= Task description =
Every line below is to be quoted exactly, with nothing added or dropped.

———

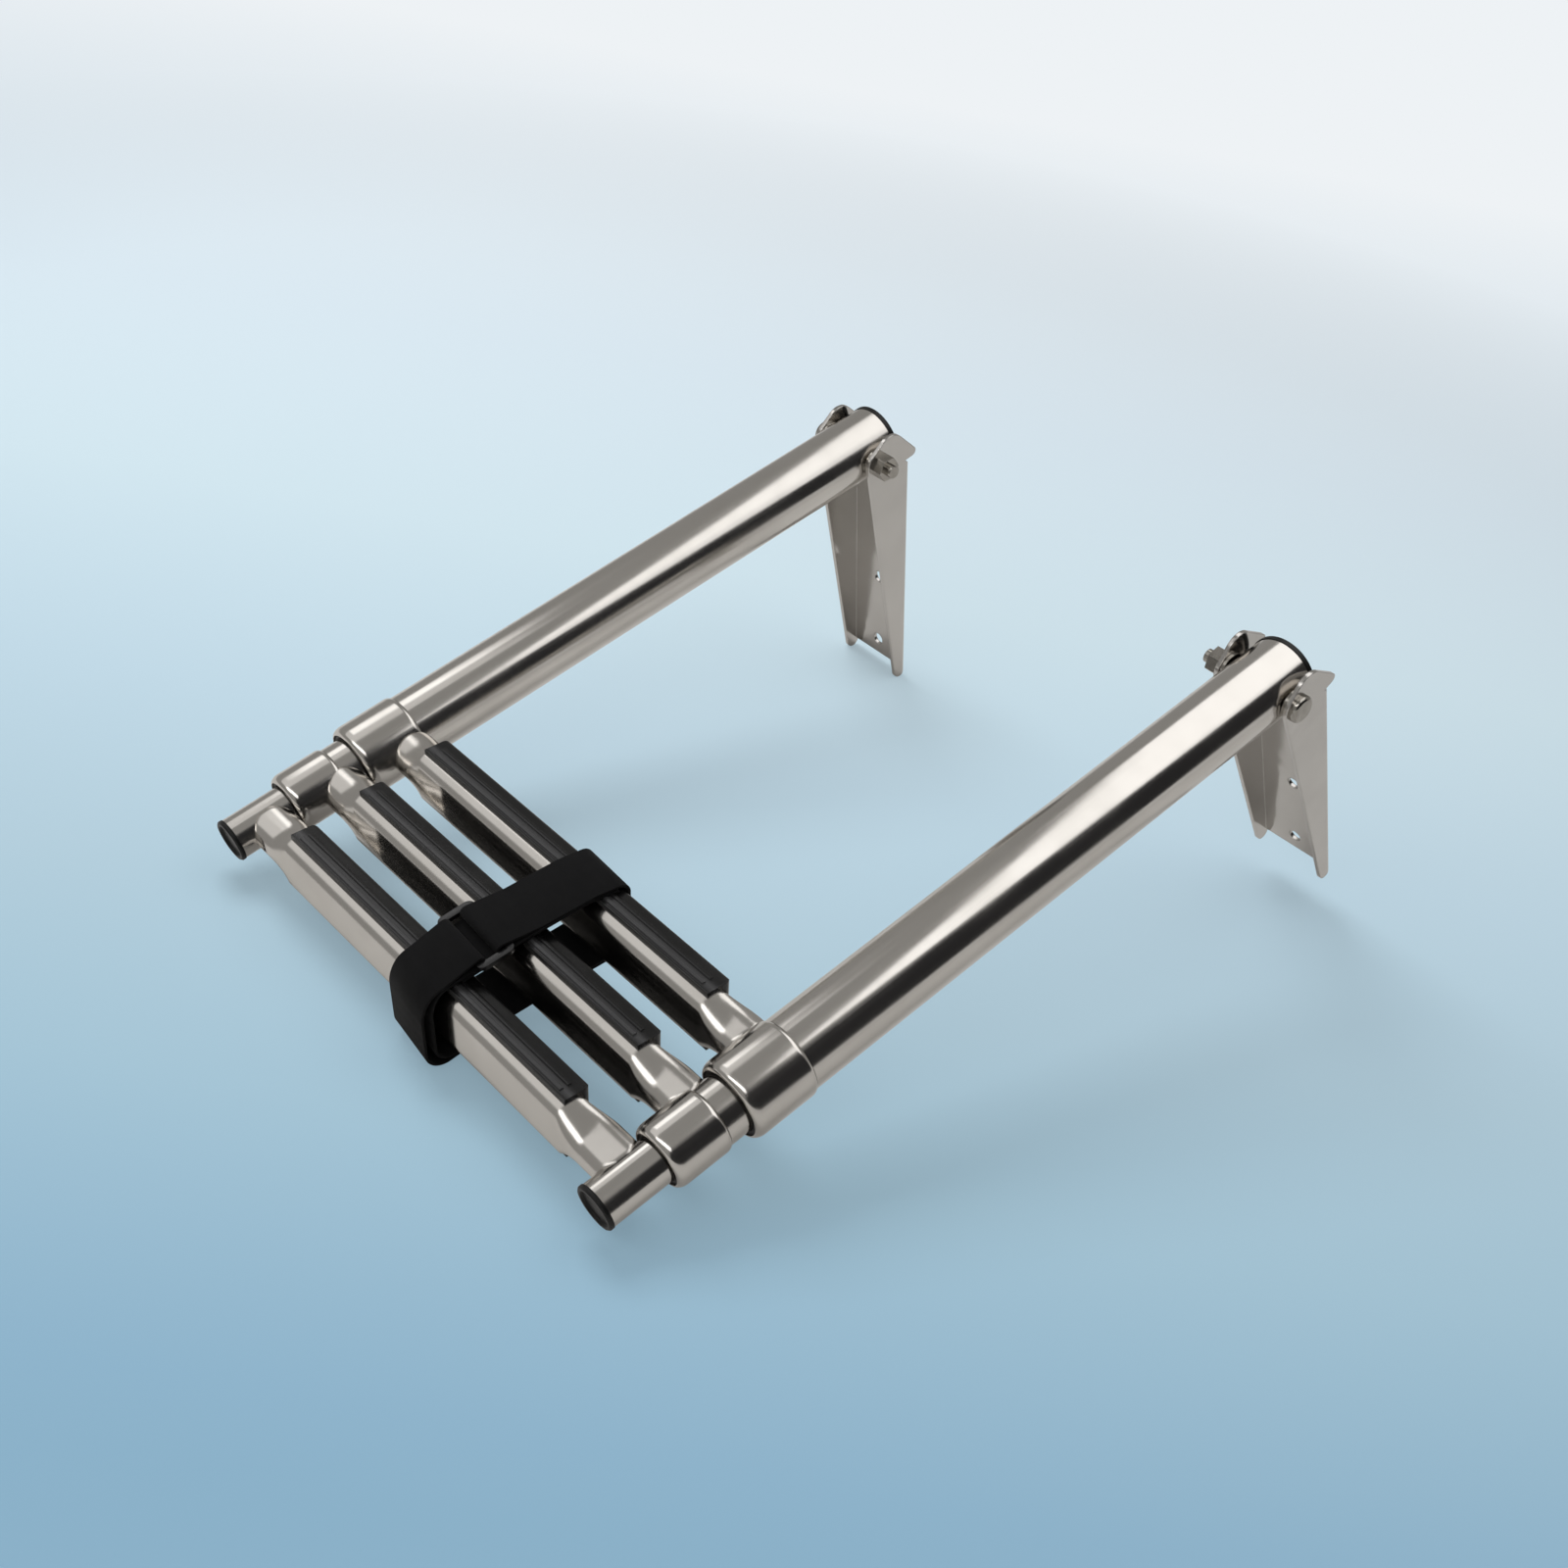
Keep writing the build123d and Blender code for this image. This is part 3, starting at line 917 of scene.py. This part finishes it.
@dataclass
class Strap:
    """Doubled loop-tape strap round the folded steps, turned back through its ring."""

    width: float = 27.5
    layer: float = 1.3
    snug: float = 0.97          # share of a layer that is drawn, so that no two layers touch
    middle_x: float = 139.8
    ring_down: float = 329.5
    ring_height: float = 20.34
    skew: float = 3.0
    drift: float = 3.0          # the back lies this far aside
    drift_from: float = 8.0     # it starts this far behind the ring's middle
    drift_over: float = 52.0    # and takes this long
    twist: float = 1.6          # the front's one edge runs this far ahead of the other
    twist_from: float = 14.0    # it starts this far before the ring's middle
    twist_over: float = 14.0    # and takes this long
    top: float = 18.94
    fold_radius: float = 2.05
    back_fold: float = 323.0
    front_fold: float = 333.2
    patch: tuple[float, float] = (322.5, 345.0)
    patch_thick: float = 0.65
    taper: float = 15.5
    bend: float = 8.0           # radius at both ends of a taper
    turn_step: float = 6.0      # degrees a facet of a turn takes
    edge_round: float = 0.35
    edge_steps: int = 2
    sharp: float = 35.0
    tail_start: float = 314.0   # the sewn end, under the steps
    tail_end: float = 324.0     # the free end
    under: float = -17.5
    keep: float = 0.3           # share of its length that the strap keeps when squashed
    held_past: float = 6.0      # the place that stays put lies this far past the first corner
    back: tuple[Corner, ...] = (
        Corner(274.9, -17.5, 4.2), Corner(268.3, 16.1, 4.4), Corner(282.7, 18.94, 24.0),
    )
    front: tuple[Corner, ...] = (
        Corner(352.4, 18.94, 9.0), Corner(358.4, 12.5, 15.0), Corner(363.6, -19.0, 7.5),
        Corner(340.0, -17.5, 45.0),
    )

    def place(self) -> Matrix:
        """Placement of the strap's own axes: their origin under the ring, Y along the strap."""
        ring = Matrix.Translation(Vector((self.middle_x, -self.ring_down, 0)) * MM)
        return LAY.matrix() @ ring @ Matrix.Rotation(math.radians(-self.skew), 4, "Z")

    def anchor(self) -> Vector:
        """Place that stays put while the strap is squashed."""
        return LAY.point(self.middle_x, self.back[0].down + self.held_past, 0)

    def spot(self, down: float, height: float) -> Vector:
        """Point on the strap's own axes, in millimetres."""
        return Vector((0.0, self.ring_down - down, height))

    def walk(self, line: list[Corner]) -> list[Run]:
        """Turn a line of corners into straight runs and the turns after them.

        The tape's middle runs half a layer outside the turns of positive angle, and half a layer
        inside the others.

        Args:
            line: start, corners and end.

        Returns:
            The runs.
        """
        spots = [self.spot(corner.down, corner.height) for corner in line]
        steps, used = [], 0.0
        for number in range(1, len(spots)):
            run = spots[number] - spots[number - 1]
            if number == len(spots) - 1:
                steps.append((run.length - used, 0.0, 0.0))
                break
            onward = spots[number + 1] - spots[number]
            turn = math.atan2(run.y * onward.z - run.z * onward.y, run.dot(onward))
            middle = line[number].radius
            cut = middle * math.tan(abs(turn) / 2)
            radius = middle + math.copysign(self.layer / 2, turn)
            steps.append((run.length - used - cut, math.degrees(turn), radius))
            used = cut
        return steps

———

= Problem solution =
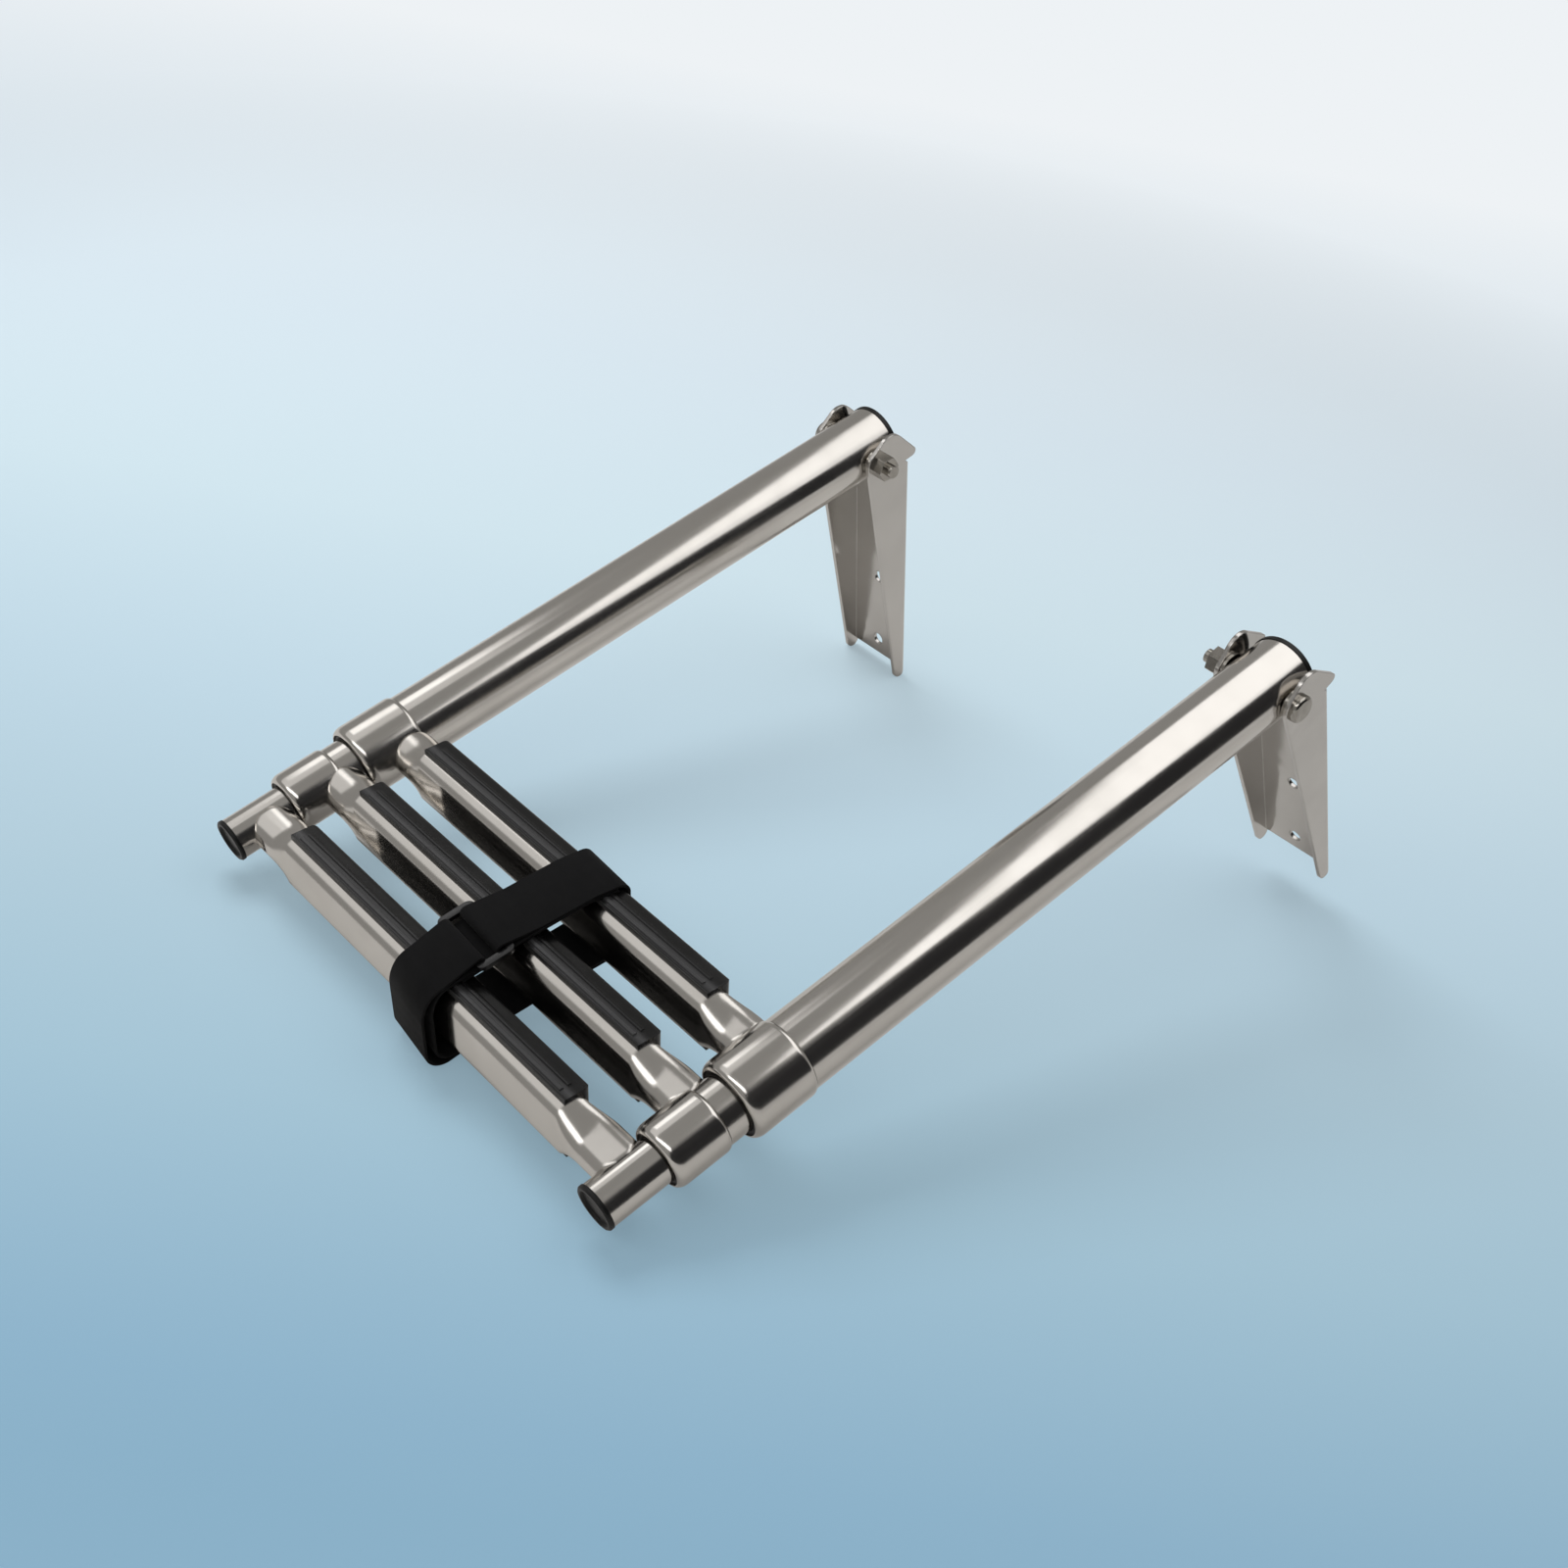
Keep writing the build123d and Blender code for this image. This is part 3, starting at line 917 of scene.py. This part finishes it.
@dataclass
class Strap:
    """Doubled loop-tape strap round the folded steps, turned back through its ring."""

    width: float = 27.5
    layer: float = 1.3
    snug: float = 0.97          # share of a layer that is drawn, so that no two layers touch
    middle_x: float = 139.8
    ring_down: float = 329.5
    ring_height: float = 20.34
    skew: float = 3.0
    drift: float = 3.0          # the back lies this far aside
    drift_from: float = 8.0     # it starts this far behind the ring's middle
    drift_over: float = 52.0    # and takes this long
    twist: float = 1.6          # the front's one edge runs this far ahead of the other
    twist_from: float = 14.0    # it starts this far before the ring's middle
    twist_over: float = 14.0    # and takes this long
    top: float = 18.94
    fold_radius: float = 2.05
    back_fold: float = 323.0
    front_fold: float = 333.2
    patch: tuple[float, float] = (322.5, 345.0)
    patch_thick: float = 0.65
    taper: float = 15.5
    bend: float = 8.0           # radius at both ends of a taper
    turn_step: float = 6.0      # degrees a facet of a turn takes
    edge_round: float = 0.35
    edge_steps: int = 2
    sharp: float = 35.0
    tail_start: float = 314.0   # the sewn end, under the steps
    tail_end: float = 324.0     # the free end
    under: float = -17.5
    keep: float = 0.3           # share of its length that the strap keeps when squashed
    held_past: float = 6.0      # the place that stays put lies this far past the first corner
    back: tuple[Corner, ...] = (
        Corner(274.9, -17.5, 4.2), Corner(268.3, 16.1, 4.4), Corner(282.7, 18.94, 24.0),
    )
    front: tuple[Corner, ...] = (
        Corner(352.4, 18.94, 9.0), Corner(358.4, 12.5, 15.0), Corner(363.6, -19.0, 7.5),
        Corner(340.0, -17.5, 45.0),
    )

    def place(self) -> Matrix:
        """Placement of the strap's own axes: their origin under the ring, Y along the strap."""
        ring = Matrix.Translation(Vector((self.middle_x, -self.ring_down, 0)) * MM)
        return LAY.matrix() @ ring @ Matrix.Rotation(math.radians(-self.skew), 4, "Z")

    def anchor(self) -> Vector:
        """Place that stays put while the strap is squashed."""
        return LAY.point(self.middle_x, self.back[0].down + self.held_past, 0)

    def spot(self, down: float, height: float) -> Vector:
        """Point on the strap's own axes, in millimetres."""
        return Vector((0.0, self.ring_down - down, height))

    def walk(self, line: list[Corner]) -> list[Run]:
        """Turn a line of corners into straight runs and the turns after them.

        The tape's middle runs half a layer outside the turns of positive angle, and half a layer
        inside the others.

        Args:
            line: start, corners and end.

        Returns:
            The runs.
        """
        spots = [self.spot(corner.down, corner.height) for corner in line]
        steps, used = [], 0.0
        for number in range(1, len(spots)):
            run = spots[number] - spots[number - 1]
            if number == len(spots) - 1:
                steps.append((run.length - used, 0.0, 0.0))
                break
            onward = spots[number + 1] - spots[number]
            turn = math.atan2(run.y * onward.z - run.z * onward.y, run.dot(onward))
            middle = line[number].radius
            cut = middle * math.tan(abs(turn) / 2)
            radius = middle + math.copysign(self.layer / 2, turn)
            steps.append((run.length - used - cut, math.degrees(turn), radius))
            used = cut
        return steps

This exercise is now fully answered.